YOUR INSTRUCTIONS
Copy the records below exactly as they are written.

[JSON records of objects]
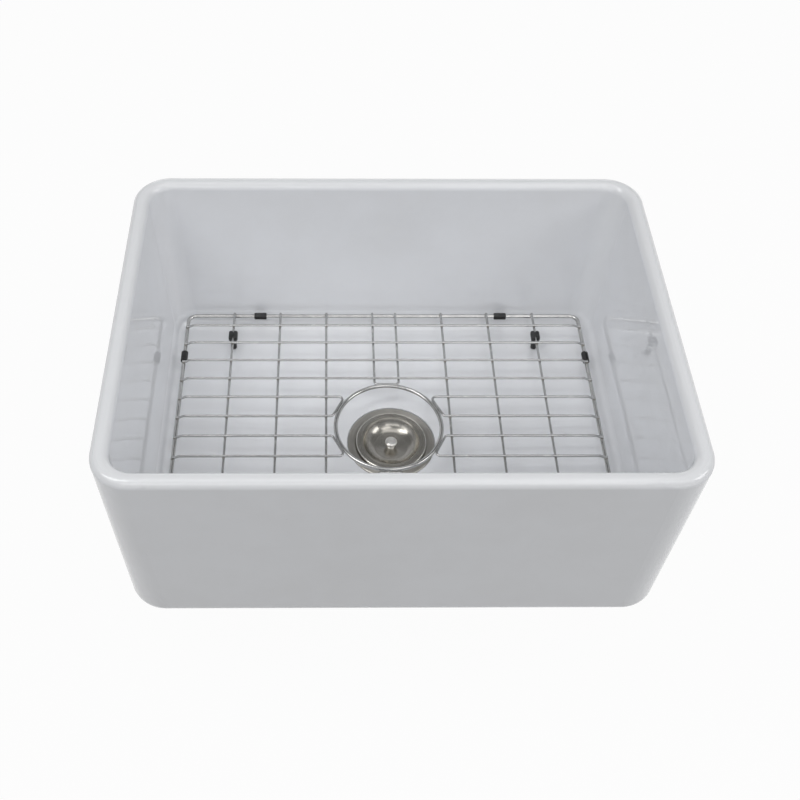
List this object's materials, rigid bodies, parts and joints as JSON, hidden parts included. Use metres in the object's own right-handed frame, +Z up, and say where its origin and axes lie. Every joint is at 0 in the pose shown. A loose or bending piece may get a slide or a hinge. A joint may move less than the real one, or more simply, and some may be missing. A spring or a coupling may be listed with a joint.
{
  "type": "farmhouse apron front sink",
  "caption": "Rectangular fireclay sink with an apron front, a basket strainer in the floor and a lift-out wire bottom grid on rubber feet.",
  "frame": {"origin": "middle of the flat underside of the basin", "axes": "+Z up, apron front towards -Y, +X along the sink's width"},
  "size_m": [0.61, 0.457, 0.3967],
  "materials": {
    "fireclay": "glossy white glaze over fireclay",
    "drain_steel": "satin stainless steel",
    "basket_steel": "spun satin stainless steel",
    "fastener_steel": "plain stainless steel",
    "seal_rubber": "black moulded rubber",
    "sealant": "cured white sealant",
    "fibre_ring": "pressed fibre",
    "cast_nut": "grey die-cast metal",
    "tail_steel": "drawn stainless tube",
    "coupling_metal": "plated metal",
    "washer_plastic": "white moulded plastic",
    "grid_rubber": "black moulded rubber",
    "grid_rod": "polished stainless rod",
    "grid_wire": "polished stainless wire"
  },
  "bodies": {
    "basin": {"sink_basin": "fireclay", "strainer_body": "drain_steel", "strainer_gasket": "seal_rubber", "strainer_locknut": "cast_nut", "strainer_sealant": "sealant", "strainer_slip_ring": "fibre_ring", "tailpiece": "tail_steel", "tailpiece_nut": "coupling_metal", "tailpiece_washer": "washer_plastic"},
    "grid": {"grid_bumper_back_left": "grid_rubber", "grid_bumper_back_right": "grid_rubber", "grid_bumper_front_left": "grid_rubber", "grid_bumper_front_right": "grid_rubber", "grid_cross_wire_back_1": "grid_wire", "grid_cross_wire_back_2": "grid_wire", "grid_cross_wire_back_3": "grid_wire", "grid_cross_wire_back_4": "grid_wire", "grid_cross_wire_front_1": "grid_wire", "grid_cross_wire_front_2": "grid_wire", "grid_cross_wire_front_3": "grid_wire", "grid_cross_wire_front_4": "grid_wire", "grid_foot_back_left": "grid_rubber", "grid_foot_back_right": "grid_rubber", "grid_foot_front_left": "grid_rubber", "grid_foot_front_right": "grid_rubber", "grid_frame": "grid_rod", "grid_hairpin_back": "grid_wire", "grid_hairpin_back_left": "grid_wire", "grid_hairpin_back_right": "grid_wire", "grid_hairpin_front": "grid_wire", "grid_hairpin_front_left": "grid_wire", "grid_hairpin_front_right": "grid_wire", "grid_long_wire_left_1": "grid_wire", "grid_long_wire_left_2": "grid_wire", "grid_long_wire_left_3": "grid_wire", "grid_long_wire_right_1": "grid_wire", "grid_long_wire_right_2": "grid_wire", "grid_long_wire_right_3": "grid_wire", "grid_ring": "grid_rod", "grid_side_bumper_back_left": "grid_rubber", "grid_side_bumper_back_right": "grid_rubber", "grid_side_bumper_front_left": "grid_rubber", "grid_side_bumper_front_right": "grid_rubber"},
    "basket": {"basket_cover": "basket_steel", "basket_cup": "basket_steel", "basket_knob": "basket_steel", "basket_post": "basket_steel", "basket_post_nut": "fastener_steel", "basket_stopper": "seal_rubber"}
  },
  "joints": [
    {"name": "grid_lift", "type": "slide", "parent": "basin", "child": "grid", "axis": [0, 0, 1], "range_m": [0, 0.26]},
    {"name": "basket_lift", "type": "slide", "parent": "basin", "child": "basket", "axis": [0, 0, 1], "range_m": [0, 0.29]}
  ]
}
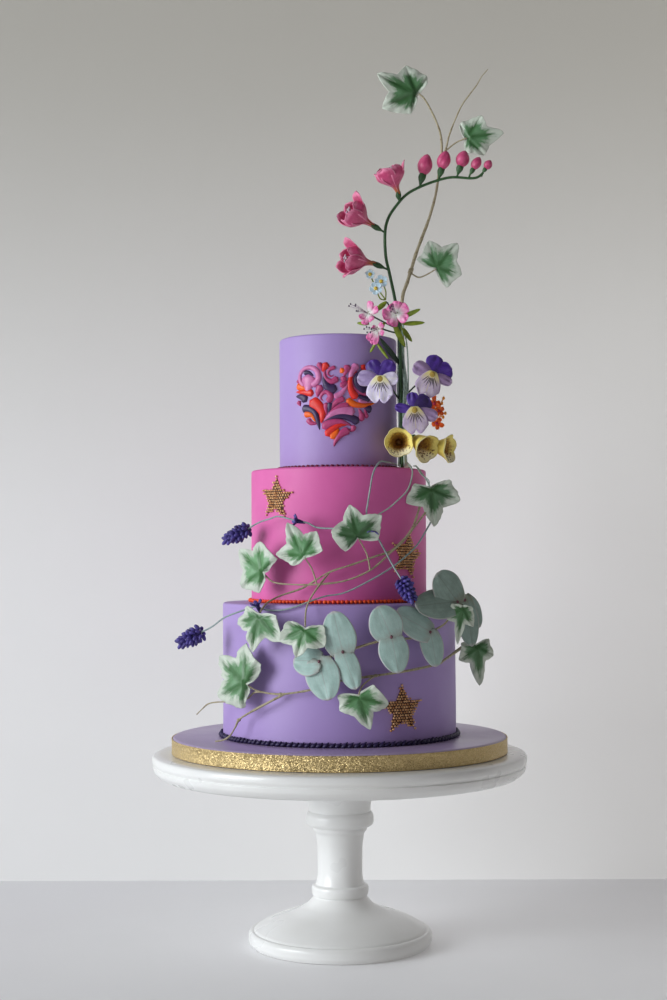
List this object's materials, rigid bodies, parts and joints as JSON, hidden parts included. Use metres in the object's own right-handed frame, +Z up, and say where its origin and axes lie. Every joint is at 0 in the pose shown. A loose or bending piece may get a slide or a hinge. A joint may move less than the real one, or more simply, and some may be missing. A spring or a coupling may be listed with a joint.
{
  "type": "wedding cake",
  "caption": "Tiered wedding cake iced in purple, pink and lilac, with sugar ivy, freesias, violas and eucalyptus on wires, on a ribboned board and a white pedestal stand.",
  "frame": {"origin": "centre of the underside of the stand's foot, on the surface that it stands on", "axes": "+Z up along the cake's centre line, the decorated front faces -Y, +X to the right seen from the front"},
  "size_m": [0.34, 0.34, 0.8101],
  "materials": {
    "white_paint": "white satin paint",
    "gold_ribbon": "woven metallic ribbon, glittering",
    "board_icing": "matt sugar paste, faint wrinkles",
    "purple_icing": "matt sugar paste with gold beads",
    "pink_icing": "matt sugar paste with gold beads",
    "lilac_icing": "matt sugar paste with piped drops",
    "navy_icing": "piped royal icing, satin",
    "orange_icing": "piped royal icing, satin",
    "raspberry_icing": "piped royal icing, satin",
    "ivy_sugar": "glazed sugar leaf, pale margin",
    "stem_tape": "waxed floral tape",
    "twig_tape": "waxed floral tape, knotty",
    "pink_petal": "dusted sugar petal",
    "blue_petal": "dusted sugar petal",
    "viola_petal": "dusted sugar petal",
    "orange_petal": "dusted sugar petal",
    "yellow_petal": "dusted sugar petal, speckled throat",
    "lavender_petal": "dusted sugar petals on wire",
    "eucalyptus_sugar": "powdery sugar leaf"
  },
  "bodies": {
    "root": {"stand_pedestal": "white_paint", "stand_plate": "white_paint", "board_ribbon": "gold_ribbon", "cake_board": "board_icing", "tier_bottom": "purple_icing", "tier_middle": "pink_icing", "tier_top": "lilac_icing", "border_bottom": "navy_icing", "border_middle": "orange_icing", "border_top": "raspberry_icing", "ivy_leaf_1": "ivy_sugar", "ivy_leaf_2": "ivy_sugar", "ivy_leaf_3": "ivy_sugar", "ivy_leaf_4": "ivy_sugar", "ivy_leaf_5": "ivy_sugar", "ivy_leaf_6": "ivy_sugar", "ivy_leaf_7": "ivy_sugar", "ivy_leaf_8": "ivy_sugar", "ivy_leaf_9": "ivy_sugar", "ivy_leaf_10": "ivy_sugar", "ivy_leaf_11": "ivy_sugar", "ivy_leaf_12": "ivy_sugar", "ivy_leaf_13": "ivy_sugar", "ivy_vine": "stem_tape", "freesia_stem": "stem_tape", "stem_bundle": "stem_tape", "loose_wire": "stem_tape", "leaf_wire": "stem_tape", "twig_upper_1": "twig_tape", "twig_upper_2": "twig_tape", "twig_lower": "twig_tape", "eucalyptus_stem": "twig_tape", "freesia_flower_1": "pink_petal", "freesia_flower_2": "pink_petal", "freesia_flower_3": "pink_petal", "freesia_bud_1": "pink_petal", "freesia_bud_2": "pink_petal", "freesia_bud_3": "pink_petal", "freesia_bud_4": "pink_petal", "freesia_bud_5": "pink_petal", "pink_flower_1": "pink_petal", "pink_flower_2": "pink_petal", "pink_flower_3": "pink_petal", "forget_me_nots": "blue_petal", "viola_1": "viola_petal", "viola_2": "viola_petal", "viola_3": "viola_petal", "orange_cluster": "orange_petal", "foxglove_1": "yellow_petal", "foxglove_2": "yellow_petal", "foxglove_3": "yellow_petal", "lavender_1": "lavender_petal", "lavender_2": "lavender_petal", "lavender_3": "lavender_petal", "eucalyptus_pair_1": "eucalyptus_sugar", "eucalyptus_pair_2": "eucalyptus_sugar", "eucalyptus_pair_3": "eucalyptus_sugar", "eucalyptus_pair_4": "eucalyptus_sugar", "eucalyptus_pair_5": "eucalyptus_sugar", "eucalyptus_pair_6": "eucalyptus_sugar"}
  },
  "joints": []
}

WRITTEN REPLY
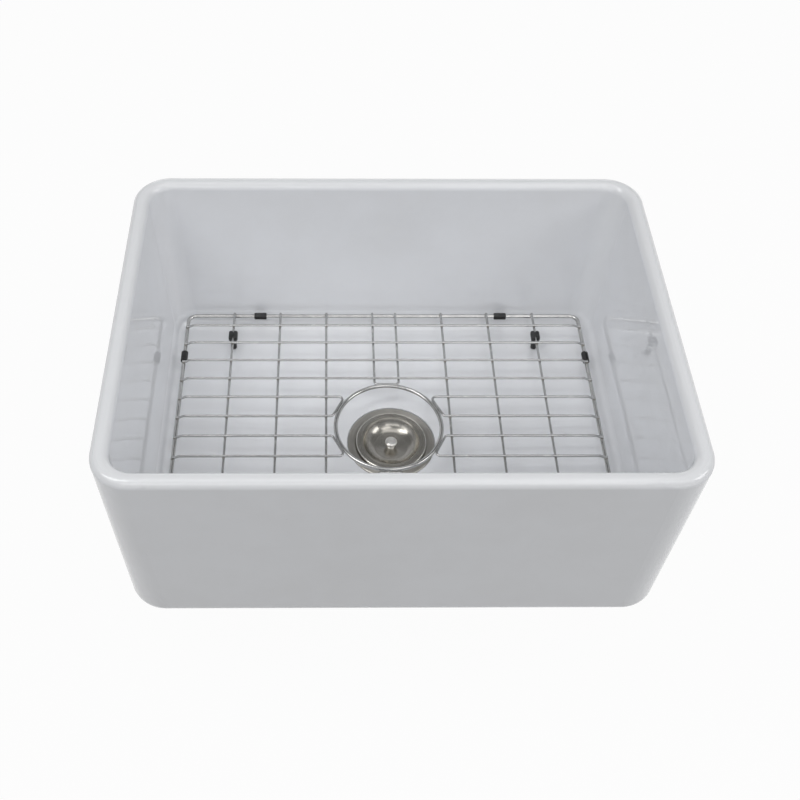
List this object's materials, rigid bodies, parts and joints as JSON, hidden parts included. Use metres in the object's own right-handed frame, +Z up, and say where its origin and axes lie. Every joint is at 0 in the pose shown. A loose or bending piece may get a slide or a hinge. A joint may move less than the real one, or more simply, and some may be missing. A spring or a coupling may be listed with a joint.
{
  "type": "farmhouse apron front sink",
  "caption": "Rectangular fireclay sink with an apron front, a basket strainer in the floor and a lift-out wire bottom grid on rubber feet.",
  "frame": {"origin": "middle of the flat underside of the basin", "axes": "+Z up, apron front towards -Y, +X along the sink's width"},
  "size_m": [0.61, 0.457, 0.3967],
  "materials": {
    "fireclay": "glossy white glaze over fireclay",
    "drain_steel": "satin stainless steel",
    "basket_steel": "spun satin stainless steel",
    "fastener_steel": "plain stainless steel",
    "seal_rubber": "black moulded rubber",
    "sealant": "cured white sealant",
    "fibre_ring": "pressed fibre",
    "cast_nut": "grey die-cast metal",
    "tail_steel": "drawn stainless tube",
    "coupling_metal": "plated metal",
    "washer_plastic": "white moulded plastic",
    "grid_rubber": "black moulded rubber",
    "grid_rod": "polished stainless rod",
    "grid_wire": "polished stainless wire"
  },
  "bodies": {
    "basin": {"sink_basin": "fireclay", "strainer_body": "drain_steel", "strainer_gasket": "seal_rubber", "strainer_locknut": "cast_nut", "strainer_sealant": "sealant", "strainer_slip_ring": "fibre_ring", "tailpiece": "tail_steel", "tailpiece_nut": "coupling_metal", "tailpiece_washer": "washer_plastic"},
    "grid": {"grid_bumper_back_left": "grid_rubber", "grid_bumper_back_right": "grid_rubber", "grid_bumper_front_left": "grid_rubber", "grid_bumper_front_right": "grid_rubber", "grid_cross_wire_back_1": "grid_wire", "grid_cross_wire_back_2": "grid_wire", "grid_cross_wire_back_3": "grid_wire", "grid_cross_wire_back_4": "grid_wire", "grid_cross_wire_front_1": "grid_wire", "grid_cross_wire_front_2": "grid_wire", "grid_cross_wire_front_3": "grid_wire", "grid_cross_wire_front_4": "grid_wire", "grid_foot_back_left": "grid_rubber", "grid_foot_back_right": "grid_rubber", "grid_foot_front_left": "grid_rubber", "grid_foot_front_right": "grid_rubber", "grid_frame": "grid_rod", "grid_hairpin_back": "grid_wire", "grid_hairpin_back_left": "grid_wire", "grid_hairpin_back_right": "grid_wire", "grid_hairpin_front": "grid_wire", "grid_hairpin_front_left": "grid_wire", "grid_hairpin_front_right": "grid_wire", "grid_long_wire_left_1": "grid_wire", "grid_long_wire_left_2": "grid_wire", "grid_long_wire_left_3": "grid_wire", "grid_long_wire_right_1": "grid_wire", "grid_long_wire_right_2": "grid_wire", "grid_long_wire_right_3": "grid_wire", "grid_ring": "grid_rod", "grid_side_bumper_back_left": "grid_rubber", "grid_side_bumper_back_right": "grid_rubber", "grid_side_bumper_front_left": "grid_rubber", "grid_side_bumper_front_right": "grid_rubber"},
    "basket": {"basket_cover": "basket_steel", "basket_cup": "basket_steel", "basket_knob": "basket_steel", "basket_post": "basket_steel", "basket_post_nut": "fastener_steel", "basket_stopper": "seal_rubber"}
  },
  "joints": [
    {"name": "grid_lift", "type": "slide", "parent": "basin", "child": "grid", "axis": [0, 0, 1], "range_m": [0, 0.26]},
    {"name": "basket_lift", "type": "slide", "parent": "basin", "child": "basket", "axis": [0, 0, 1], "range_m": [0, 0.29]}
  ]
}
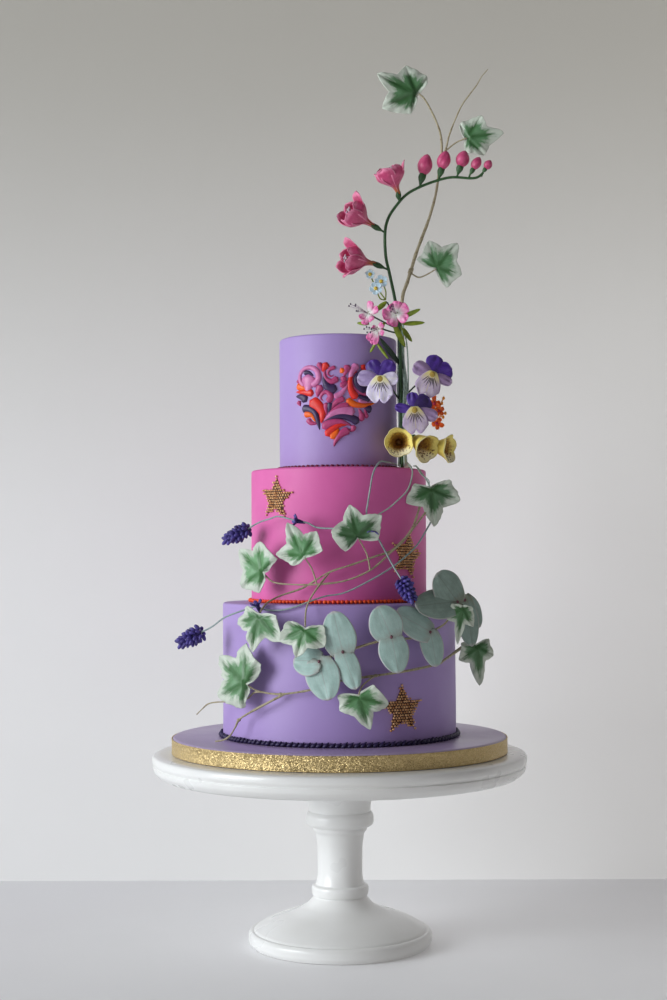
List this object's materials, rigid bodies, parts and joints as JSON, hidden parts included. Use metres in the object's own right-handed frame, +Z up, and say where its origin and axes lie. Every joint is at 0 in the pose shown. A loose or bending piece may get a slide or a hinge. A joint may move less than the real one, or more simply, and some may be missing. A spring or a coupling may be listed with a joint.
{
  "type": "wedding cake",
  "caption": "Tiered wedding cake iced in purple, pink and lilac, with sugar ivy, freesias, violas and eucalyptus on wires, on a ribboned board and a white pedestal stand.",
  "frame": {"origin": "centre of the underside of the stand's foot, on the surface that it stands on", "axes": "+Z up along the cake's centre line, the decorated front faces -Y, +X to the right seen from the front"},
  "size_m": [0.34, 0.34, 0.8101],
  "materials": {
    "white_paint": "white satin paint",
    "gold_ribbon": "woven metallic ribbon, glittering",
    "board_icing": "matt sugar paste, faint wrinkles",
    "purple_icing": "matt sugar paste with gold beads",
    "pink_icing": "matt sugar paste with gold beads",
    "lilac_icing": "matt sugar paste with piped drops",
    "navy_icing": "piped royal icing, satin",
    "orange_icing": "piped royal icing, satin",
    "raspberry_icing": "piped royal icing, satin",
    "ivy_sugar": "glazed sugar leaf, pale margin",
    "stem_tape": "waxed floral tape",
    "twig_tape": "waxed floral tape, knotty",
    "pink_petal": "dusted sugar petal",
    "blue_petal": "dusted sugar petal",
    "viola_petal": "dusted sugar petal",
    "orange_petal": "dusted sugar petal",
    "yellow_petal": "dusted sugar petal, speckled throat",
    "lavender_petal": "dusted sugar petals on wire",
    "eucalyptus_sugar": "powdery sugar leaf"
  },
  "bodies": {
    "root": {"stand_pedestal": "white_paint", "stand_plate": "white_paint", "board_ribbon": "gold_ribbon", "cake_board": "board_icing", "tier_bottom": "purple_icing", "tier_middle": "pink_icing", "tier_top": "lilac_icing", "border_bottom": "navy_icing", "border_middle": "orange_icing", "border_top": "raspberry_icing", "ivy_leaf_1": "ivy_sugar", "ivy_leaf_2": "ivy_sugar", "ivy_leaf_3": "ivy_sugar", "ivy_leaf_4": "ivy_sugar", "ivy_leaf_5": "ivy_sugar", "ivy_leaf_6": "ivy_sugar", "ivy_leaf_7": "ivy_sugar", "ivy_leaf_8": "ivy_sugar", "ivy_leaf_9": "ivy_sugar", "ivy_leaf_10": "ivy_sugar", "ivy_leaf_11": "ivy_sugar", "ivy_leaf_12": "ivy_sugar", "ivy_leaf_13": "ivy_sugar", "ivy_vine": "stem_tape", "freesia_stem": "stem_tape", "stem_bundle": "stem_tape", "loose_wire": "stem_tape", "leaf_wire": "stem_tape", "twig_upper_1": "twig_tape", "twig_upper_2": "twig_tape", "twig_lower": "twig_tape", "eucalyptus_stem": "twig_tape", "freesia_flower_1": "pink_petal", "freesia_flower_2": "pink_petal", "freesia_flower_3": "pink_petal", "freesia_bud_1": "pink_petal", "freesia_bud_2": "pink_petal", "freesia_bud_3": "pink_petal", "freesia_bud_4": "pink_petal", "freesia_bud_5": "pink_petal", "pink_flower_1": "pink_petal", "pink_flower_2": "pink_petal", "pink_flower_3": "pink_petal", "forget_me_nots": "blue_petal", "viola_1": "viola_petal", "viola_2": "viola_petal", "viola_3": "viola_petal", "orange_cluster": "orange_petal", "foxglove_1": "yellow_petal", "foxglove_2": "yellow_petal", "foxglove_3": "yellow_petal", "lavender_1": "lavender_petal", "lavender_2": "lavender_petal", "lavender_3": "lavender_petal", "eucalyptus_pair_1": "eucalyptus_sugar", "eucalyptus_pair_2": "eucalyptus_sugar", "eucalyptus_pair_3": "eucalyptus_sugar", "eucalyptus_pair_4": "eucalyptus_sugar", "eucalyptus_pair_5": "eucalyptus_sugar", "eucalyptus_pair_6": "eucalyptus_sugar"}
  },
  "joints": []
}